If you already know something about DNSSec, you might think these increases wouldn’t affect a recursive name server not configured to perform validation because it wouldn’t set the DO (DNSSec OK) bit in queries to authoritative name servers. However, modern BIND name servers set the DO bit by default, so they receive DNSSec records whether or not they intend to use them for validation. Why bother? Well, those name servers can’t be sure that downstream name servers using them as forwarders aren’t doing validation. Those downstream name servers would need those DNSSec records. So your BIND name server’s cache will bloat with DNSSec records regardless.

CPU utilization on recursive name servers that perform validation rises with increased DNSSec deployment, too. Validating a single RRSIG record requires a cryptographic hash operation and an asymmetric decryption operation; that’s a whole lot more computation than is needed to pull an unsigned DNS response off the wire and unmarshal it into cache. But it’s even worse than that, because resolving a single query may entail following multiple referrals, each of which comprises records that may need validation. And if your name server doesn’t already know the DNSKEY record that contains the public key needed to perform validation, it’ll need to send another query to find it — then it’ll have to validate the DNSKEY record!
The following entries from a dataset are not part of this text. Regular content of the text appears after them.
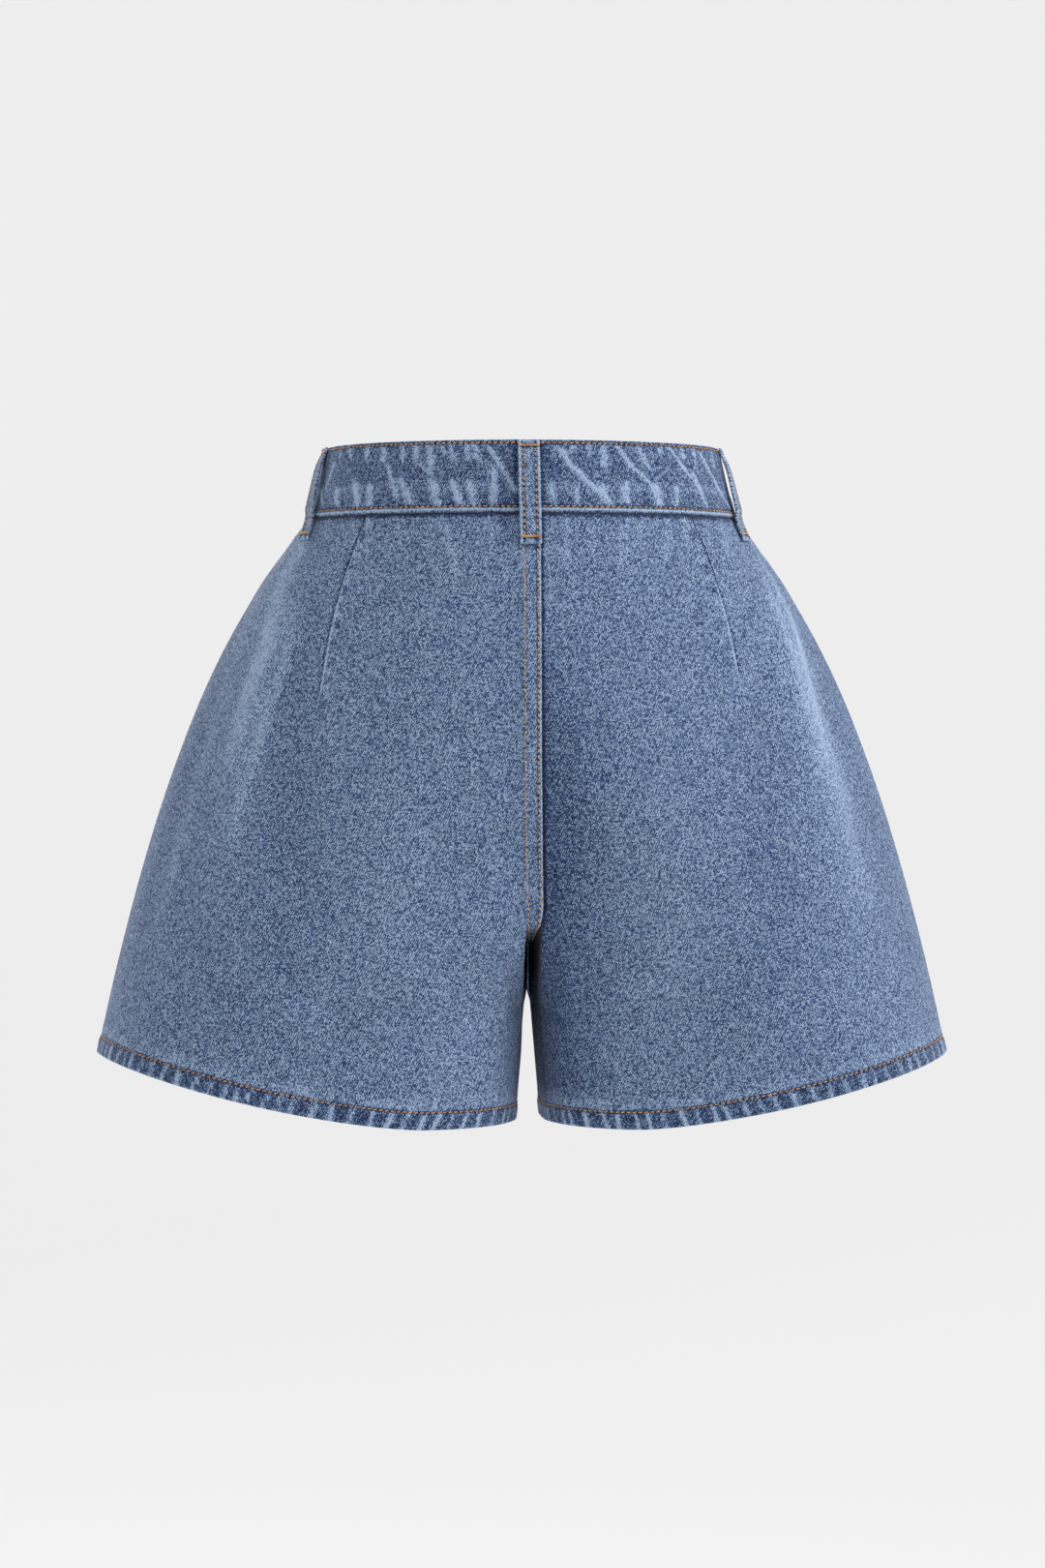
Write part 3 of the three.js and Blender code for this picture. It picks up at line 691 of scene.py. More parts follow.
def mesh_object(name, places, faces):
    """A smooth-shaded mesh object at the origin, its points given in millimetres"""
    mesh = bpy.data.meshes.new(name)
    mesh.from_pydata((np.asarray(places).reshape(-1, 3) * MM).tolist(), [], faces)
    mesh.polygons.foreach_set("use_smooth", np.ones(len(mesh.polygons), bool))
    mesh.update()
    piece = bpy.data.objects.new(name, mesh)
    bpy.context.scene.collection.objects.link(piece)
    return piece


def sheet_faces(rows, columns):
    """Quads of a closed sheet: an outer grid, the inner grid after it turned the other way, and four edges"""
    spot = np.arange(rows * columns).reshape(rows, columns)
    inner = spot + rows * columns

    def quads(grid):
        return np.stack([grid[:-1, :-1], grid[1:, :-1], grid[1:, 1:], grid[:-1, 1:]], axis=-1).reshape(-1, 4)

    def edge(outside, inside):
        return np.stack([outside[:-1], outside[1:], inside[1:], inside[:-1]], axis=-1)

    return np.concatenate([
        quads(spot), quads(inner)[:, ::-1],
        edge(spot[0], inner[0]), edge(inner[-1], spot[-1]),
        edge(inner[:, 0], spot[:, 0]), edge(spot[:, -1], inner[:, -1]),
    ])


def volume_of(places, quads):
    """Six times the signed volume inside quads, each cut in two"""
    a, b, c, d = (places[quads[:, k]] for k in range(4))
    return np.sum(a * np.cross(b, c)) + np.sum(a * np.cross(c, d))


def sheet_object(name, outer, inner, flat, wear_and_painted_light):
    """A closed sheet of cloth from its two faces, with flat coordinates, how worn it is with its painted
    shade and highlight, and an inside mask
    """
    rows, columns = outer.shape[:2]
    places = np.concatenate([outer.reshape(-1, 3), inner.reshape(-1, 3)])
    quads = sheet_faces(rows, columns)
    if volume_of(places, quads) < 0:
        quads = quads[:, ::-1]
    piece = mesh_object(name, places, quads.tolist())
    mesh = piece.data
    corner = np.zeros(len(mesh.loops), int)
    mesh.loops.foreach_get("vertex_index", corner)
    layer = mesh.uv_layers.new(name="cloth")
    both = np.concatenate([flat.reshape(-1, 2), flat.reshape(-1, 2)])
    layer.data.foreach_set("uv", both[corner].ravel())
    count = rows * columns
    put_attribute(mesh, "wear_and_painted_light", np.concatenate([wear_and_painted_light.ravel(), 0.3 * wear_and_painted_light.ravel()]))
    put_attribute(mesh, "inside", np.concatenate([np.zeros(count), np.ones(count)]))
    return piece


def put_attribute(mesh, name, values):
    attribute = mesh.attributes.new(name, "FLOAT", "POINT")
    attribute.data.foreach_set("value", np.asarray(values, np.float32))


def panel_columns(side, face, z):
    """Shares of the ring for a panel's columns: close together at both seams and along the dart.

    They are laid out by the turn round the leg's ellipse, which changes slowly down the whole panel.
    """
    marks = [0 * z]
    names = ("lap_turn", ("dart_turn", side), ("dart_end_turn", side), "side_turn")
    marks += [read_level(face, name, z) for name in names]
    marks += [1 + 0 * z]
    even = np.linspace(0, 1, PANEL_COLUMNS)[None]
    turn = 0 * even * z
    for k in range(len(marks) - 1):
        part = np.clip((even - COLUMN_PARTS[k]) / (COLUMN_PARTS[k + 1] - COLUMN_PARTS[k]), 0, 1)
        turn = turn + (marks[k + 1] - marks[k]) * part
    return read_grid(RINGS[face]["turn_share"], z, turn)


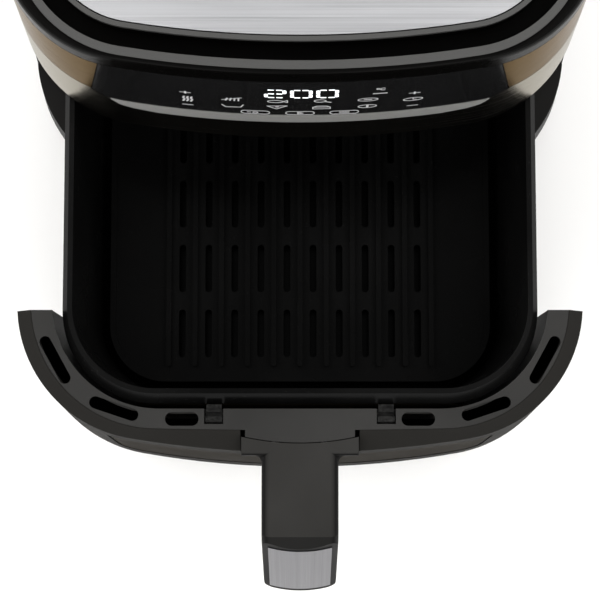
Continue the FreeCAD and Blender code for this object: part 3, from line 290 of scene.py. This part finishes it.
MATERIALS = {
    "dark_plastic": grained("dark_plastic", (0.004, 0.0039, 0.0037), (0.007, 0.0068, 0.0064), (0.4, 0.5), spec=0.1),
    "inner_plastic": grained("inner_plastic", (0.02, 0.02, 0.021), (0.03, 0.03, 0.031)),
    "band_steel": brushed("band_steel", (0.21, 0.2, 0.182), (0.27, 0.257, 0.235), (5, 5, 3600),
                          (0.18, 0.27), 0.14, 0.55, (0.8, 0.77, 0.7)),
    "band_bronze": brushed("band_bronze", (0.125, 0.102, 0.078), (0.165, 0.136, 0.105), (5, 5, 3600),
                           (0.18, 0.27), 0.14, 0.55, (0.5, 0.43, 0.35)),
    "panel_gloss": polished("panel_gloss", (0.006, 0.006, 0.0062), (0.014, 0.014, 0.014), (0.1, 0.17), 0.4),
    "strip_steel": painted("strip_steel", (0.195, 0.195, 0.19), (0.295, 0.295, 0.285), (0.34, 0.42), 0.25),
    "gloss_black": polished("gloss_black", (0.0012, 0.0011, 0.001), (0.004, 0.0038, 0.0036),
                            (0.22, 0.3), 0.025),
    # ring_grey: the bevelled rings round the top plate are a lighter grey than the gloss black shell; this grey is
    # a painted highlight for the light the bevels catch.
    "ring_grey": painted("ring_grey", (0.036, 0.036, 0.035), (0.054, 0.054, 0.053), (0.4, 0.5), 0.25),
    "plate_steel": brushed("plate_steel", (0.42, 0.425, 0.44), (0.53, 0.535, 0.555), (10, 3400, 16),
                           (0.36, 0.48), 0.12),
    "screw_steel": brushed("screw_steel", (0.3, 0.3, 0.3), (0.55, 0.55, 0.55), (900, 900, 900), (0.3, 0.5), 0.2),
    "black_rubber": grained("black_rubber", (0.01, 0.01, 0.01), (0.02, 0.02, 0.019), (0.7, 0.85), 0.6, 0.08),
    "chamber_steel": brushed("chamber_steel", (0.38, 0.38, 0.37), (0.55, 0.55, 0.54), (40, 40, 900),
                             (0.3, 0.48), 0.2),
    "heater_steel": brushed("heater_steel", (0.06, 0.05, 0.045), (0.2, 0.15, 0.11), (200, 200, 200),
                            (0.4, 0.6), 0.2),
    "guard_steel": brushed("guard_steel", (0.4, 0.4, 0.4), (0.7, 0.7, 0.7), (60, 60, 60), (0.15, 0.3), 0.1),
    "lens_glass": glassy("lens_glass", (0.9, 0.88, 0.8), 0.25),
    "insulation_wool": fibrous("insulation_wool", (0.45, 0.42, 0.33), (0.8, 0.77, 0.68)),
    "motor_metal": painted("motor_metal", (0.2, 0.2, 0.21), (0.32, 0.32, 0.33)),
    "fan_aluminium": brushed("fan_aluminium", (0.45, 0.45, 0.45), (0.65, 0.65, 0.65), (300, 300, 300)),
    "circuit_board": circuit("circuit_board"),
    "drawer_gloss": polished("drawer_gloss", (0.014, 0.0135, 0.0125), (0.020, 0.019, 0.0175),
                             (0.5, 0.58), 0.01),
    # drawer_matte and handle_matte carry painted shade: their upright faces are darker than their level ones.
    "drawer_matte": grained("drawer_matte", (0.0105, 0.0103, 0.0098), (0.016, 0.0157, 0.015), (0.4, 0.5),
                            spec=0.28, dust_and_upright_shade=0.35),
    "window_glass": glassy("window_glass", (0.03, 0.025, 0.018), 0.4, 0.62, 1.02),
    "pan_coating": coated("pan_coating", (0.0015, 0.0015, 0.0015), (0.004, 0.004, 0.004), (0.05, 0.05, 0.048)),
    "handle_matte": grained("handle_matte", (0.017, 0.0167, 0.0158), (0.024, 0.0235, 0.0225), (0.5, 0.6),
                            spec=0.06, dust_and_upright_shade=0.05),
    "insert_steel": brushed("insert_steel", (0.08, 0.08, 0.089), (0.115, 0.115, 0.126), (3400, 10, 10),
                            (0.25, 0.4), 0.14),
    "clip_steel": brushed("clip_steel", (0.012, 0.012, 0.012), (0.04, 0.04, 0.039), (700, 700, 700),
                          (0.3, 0.45), 0.15),
    "legend_white": painted("legend_white", (0.40, 0.40, 0.41), (0.52, 0.52, 0.53), (0.4, 0.5), 0.0),
    "digit_white": lit("digit_white", (0.93, 0.97, 1.0), 1.3),
}
for entry in frame["record"]["subparts"]:
    shown = nodes[entry["node"]]
    shown.data.materials.clear()
    shown.data.materials.append(MATERIALS[entry["material_slot"]])


# ---- pieces laid on the touch panel
def piece(name, mesh, body, material):
    made = bpy.data.objects.new(name, mesh)
    bpy.context.scene.collection.objects.link(made)
    made.data.materials.append(MATERIALS[material])
    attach(made, body)
    return made


# How far an inlay's underside and its top stand out from the panel, in mm.
INLAY_LOW, INLAY_HIGH = 0.02, 0.10


def inlay(name, outlines, material):
    """Thin raised shapes on the panel. Each outline is a list of (x, z) in mm."""
    made = bmesh.new()
    for outline in outlines:
        bottom = [made.verts.new(front_point(x, z, INLAY_LOW)) for x, z in outline]
        top = [made.verts.new(front_point(x, z, INLAY_HIGH)) for x, z in outline]
        made.faces.new(top)
        count = len(outline)
        for i in range(count):
            j = (i + 1) % count
            made.faces.new((bottom[i], bottom[j], top[j], top[i]))
        made.faces.new(bottom[::-1])
    bmesh.ops.recalc_face_normals(made, faces=made.faces)
    mesh = bpy.data.meshes.new(name)
    made.to_mesh(mesh)
    made.free()
    return piece(name, mesh, "housing", material)


# How far each span of a stroke runs past its ends, as a share of half its width.
END_LAP = 0.6


def stroke(points, width, closed=False):
    """Quads along a run of points, one for each span, a little longer than it so that corners close."""
    spans = list(zip(points, points[1:] + points[:1])) if closed else list(zip(points, points[1:]))
    quads = []
    for (ax, az), (bx, bz) in spans:
        length = math.hypot(bx - ax, bz - az)
        if length < 1e-6:
            continue
        ux, uz = (bx - ax) / length, (bz - az) / length
        h = width / 2
        lap = h * END_LAP
        ax, az, bx, bz = ax - ux * lap, az - uz * lap, bx + ux * lap, bz + uz * lap
        quads.append([(ax + uz * h, az - ux * h), (bx + uz * h, bz - ux * h),
                      (bx - uz * h, bz + ux * h), (ax - uz * h, az + ux * h)])
    return quads


def loop(cx, cz, rx, rz, start=0.0, stop=360.0, steps=20):
    """Points along an oval, from one angle to another, in degrees."""
    angles = [math.radians(start + (stop - start) * i / steps) for i in range(steps + 1)]
    return [(cx + rx * math.cos(a), cz + rz * math.sin(a)) for a in angles]


# The bars lit in each digit, by the usual seven-segment letters, and the bars' sizes in mm.
SEGMENTS = {"2": "abged", "0": "abcdef"}
UPRIGHT_HALF, LEVEL_HALF, BAR_GAP = 0.8, 0.45, 0.5
DIGITS_LEFT, DIGITS_LOW, DIGIT_PITCH, DIGIT_WIDE, DIGIT_HIGH = -15.0, 238.6, 11.5, 8.2, 11.8


def digit(char, left):
    """The lit bars of one digit: thick upright bars, and thin level ones that are split in the middle."""
    low, mid, top = DIGITS_LOW, DIGITS_LOW + DIGIT_HIGH / 2, DIGITS_LOW + DIGIT_HIGH
    right, centre = left + DIGIT_WIDE, left + DIGIT_WIDE / 2
    uprights = {"b": (right, mid, top), "c": (right, low, mid), "e": (left, low, mid), "f": (left, mid, top)}
    levels = {"a": top, "d": low, "g": mid}
    shapes = []
    for key in SEGMENTS[char]:
        if key in uprights:
            x, z0, z1 = uprights[key]
            z0, z1 = z0 + BAR_GAP, z1 - BAR_GAP
            near, far = x - UPRIGHT_HALF, x + UPRIGHT_HALF
            shapes.append([(near, z0 + 0.5), (x, z0), (far, z0 + 0.5), (far, z1 - 0.5), (x, z1), (near, z1 - 0.5)])
        else:
            z0, z1 = levels[key] - LEVEL_HALF, levels[key] + LEVEL_HALF
            for x0, x1 in ((left + 0.9, centre - BAR_GAP), (centre + BAR_GAP, right - 0.9)):
                shapes.append([(x0, z0), (x1, z0), (x1, z1), (x0, z1)])
    return shapes


digits = []
for index, char in enumerate("200"):
    digits += digit(char, DIGITS_LEFT + DIGIT_PITCH * index)
inlay("display_digits", digits, "digit_white")


def plus(x, z):
    return stroke([(x - 2.4, z), (x + 2.4, z)], 0.5) + stroke([(x, z - 1.6), (x, z + 1.6)], 0.8)


def minus(x, z):
    return stroke([(x - 2.4, z), (x + 2.4, z)], 0.5)


def oval(cx, cz, rx, rz, width=0.5):
    return stroke(loop(cx, cz, rx, rz), width)


# Every sign below is placed at its (x, z) on the panel, in mm.
legends = plus(-50.8, 238.2) + minus(-50.9, 218.0) + plus(50.8, 237.3) + minus(51.1, 216.5)
# temperature: three licks of heat
for i in range(3):
    x = -52.6 + 1.7 * i
    legends += stroke([(x, 224.0), (x + 0.9, 227.2), (x + 0.3, 229.4), (x + 0.9, 231.6)], 0.9)
# time: a clock face
legends += oval(50.7, 227.2, 4.3, 2.3) + stroke([(50.7, 228.8), (50.7, 227.0), (52.2, 226.4)], 0.5)
# the unit beside the digits, and a row of dots under it
legends += oval(34.2, 248.6, 0.6, 0.9, 0.5) + stroke(loop(36.4, 248.0, 1.1, 1.5, 50, 310), 0.5)
for i in range(5):
    legends += stroke([(32.4 + 1.3 * i, 241.4), (33.1 + 1.3 * i, 241.4)], 0.9)
# chips and, under them, a dish
for i in range(4):
    legends += stroke([(-33.2 + 1.9 * i, 230.8), (-32.4 + 1.7 * i, 234.6)], 0.7)
legends += stroke([(-34.9, 231.4), (-26.0, 236.0)], 0.5)
legends += stroke([(-35.2, 223.4), (-33.6, 219.8), (-26.8, 220.6), (-25.6, 224.6)], 0.6)
# a fish, and under it a pizza slice
legends += oval(-11.0, 232.2, 3.4, 1.9) + stroke([(-7.6, 232.4), (-5.6, 234.2), (-5.6, 230.8)], 0.5, True)
legends += stroke([(-14.8, 224.4), (-5.8, 225.2), (-10.6, 219.8)], 0.5, True) + oval(-10.3, 223.2, 0.6, 0.5)
# a leg of chicken, and under it a cake
legends += oval(9.0, 233.2, 2.6, 2.0) + stroke([(11.2, 232.0), (13.8, 230.6)], 0.8)
legends += stroke([(5.8, 220.0), (13.6, 220.0), (13.6, 222.8), (5.8, 222.8)], 0.5, True)
legends += stroke([(5.8, 222.8), (7.6, 224.6), (12.0, 224.6), (13.6, 222.8)], 0.5)
# a fan and a lamp
legends += oval(30.3, 232.4, 4.4, 2.4) + stroke([(28.6, 232.4), (32.0, 232.4)], 0.7)
legends += oval(30.4, 221.4, 4.1, 2.4) + stroke([(30.4, 220.2), (30.4, 222.6)], 1.1)
# three keys with round ends
for x in (-20.4, 0.0, 20.2):
    right = loop(x + 4.6, 213.0, 1.9, 2.6, -90, 90, 10)
    left = loop(x - 4.6, 213.0, 1.9, 2.6, 90, 270, 10)
    legends += stroke(right + left, 0.5, True)
legends += oval(-20.4, 213.0, 1.1, 1.1) + stroke([(-24.0, 213.0), (-22.6, 213.0)], 0.7)
legends += stroke([(-1.0, 211.6), (-1.0, 214.4), (1.4, 213.0)], 0.6, True)
legends += stroke([(18.0, 212.2), (22.4, 212.2)], 0.5) + stroke([(18.0, 214.0), (22.4, 214.0)], 0.5)
inlay("panel_legends", legends, "legend_white")


# ---- floor, light, camera
def area(name, place, aim, size, power, colour=(1, 1, 1)):
    data = bpy.data.lights.new(name, "AREA")
    data.shape = "RECTANGLE"
    data.size, data.size_y = size
    data.energy = power
    data.color = colour
    made = bpy.data.objects.new(name, data)
    made.location = place
    made.rotation_euler = (Vector(aim) - Vector(place)).to_track_quat("-Z", "Y").to_euler()
    bpy.context.scene.collection.objects.link(made)
    return made


floor_mesh = bpy.data.meshes.new("floor")
grid = bmesh.new()
bmesh.ops.create_grid(grid, x_segments=2, y_segments=2, size=6.0)
grid.to_mesh(floor_mesh)
grid.free()
floor = bpy.data.objects.new("floor", floor_mesh)
floor.location.z = -0.0005
bpy.context.scene.collection.objects.link(floor)
floor_mat, floor_tree, floor_bsdf = new_material("floor")
floor_tree.links.new(colour_mix(floor_tree, noise(floor_tree, 3.0), (0.90, 0.90, 0.90), (0.92, 0.92, 0.92)),
                     floor_bsdf.inputs["Base Color"])
floor_bsdf.inputs["Roughness"].default_value = 0.9
floor_bsdf.inputs["Specular IOR Level"].default_value = 0.2
floor.data.materials.append(floor_mat)

world = bpy.data.worlds.new("studio")
bpy.context.scene.world = world
world.use_nodes = True
world.node_tree.nodes["Background"].inputs["Color"].default_value = (1.0, 1.0, 1.0, 1.0)
world.node_tree.nodes["Background"].inputs["Strength"].default_value = 0.3

area("left_box", (-2.0, 0.1, 1.6), (0, 0.0, 0.1), (4.6, 3.4), 98, (1.0, 0.98, 0.95))
area("right_box", (2.0, 0.1, 1.6), (0, 0.0, 0.1), (4.6, 3.4), 90, (1.0, 0.98, 0.95))
area("front_box", (0.0, -2.3, 1.6), (0, -0.1, 0.1), (4.6, 3.4), 72)
area("back_box", (0.0, 2.4, 1.8), (0, 0.1, 0.1), (5.0, 3.6), 72)

camera = bpy.data.objects.new("camera", bpy.data.cameras.new("camera"))
camera.data.lens = 102.4
camera.data.sensor_width = 36.0
camera.data.clip_end = 20.0
camera.location = (0.0, -0.19744, 0.980)
camera.rotation_euler = (math.radians(5.7), 0.0, 0.0)
bpy.context.scene.collection.objects.link(camera)
bpy.context.scene.camera = camera
bpy.context.scene.view_settings.view_transform = "Standard"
Of course, this article is about the slow deployment of DNSSec. At least until hordes of DNS administrators read this, you won’t have to worry about your recursive name servers consuming too many CPU cycles validating signed data, or the amount of memory taken up by all those DNSSec records. Unless you happen to live in the Netherlands.

With all of these factors at work, the slow deployment of DNSSec should come as no surprise. But most of the big impediments to DNSSec’s adoption — the moving target of the standard, the difficulty in administering a signed zone using early tools — aren’t issues anymore. And the overhead of running DNSSec, while very real, will be introduced gradually as more zones are signed.

That leaves only the motivation to do it. A few of you may work for organizations or in countries where there’s a concrete incentive to deploy DNSSec, but most of you have no such carrot. Absent inclusion in a compliance regime such as PCI DSS or the threat of a lawsuit, deploying DNSSec is strictly optional for you. But widespread adoption of DNSSec is an absolute requirement if we want to continue to use the Internet for anything non-trivial. I hope you’ll consider this my carrot to you.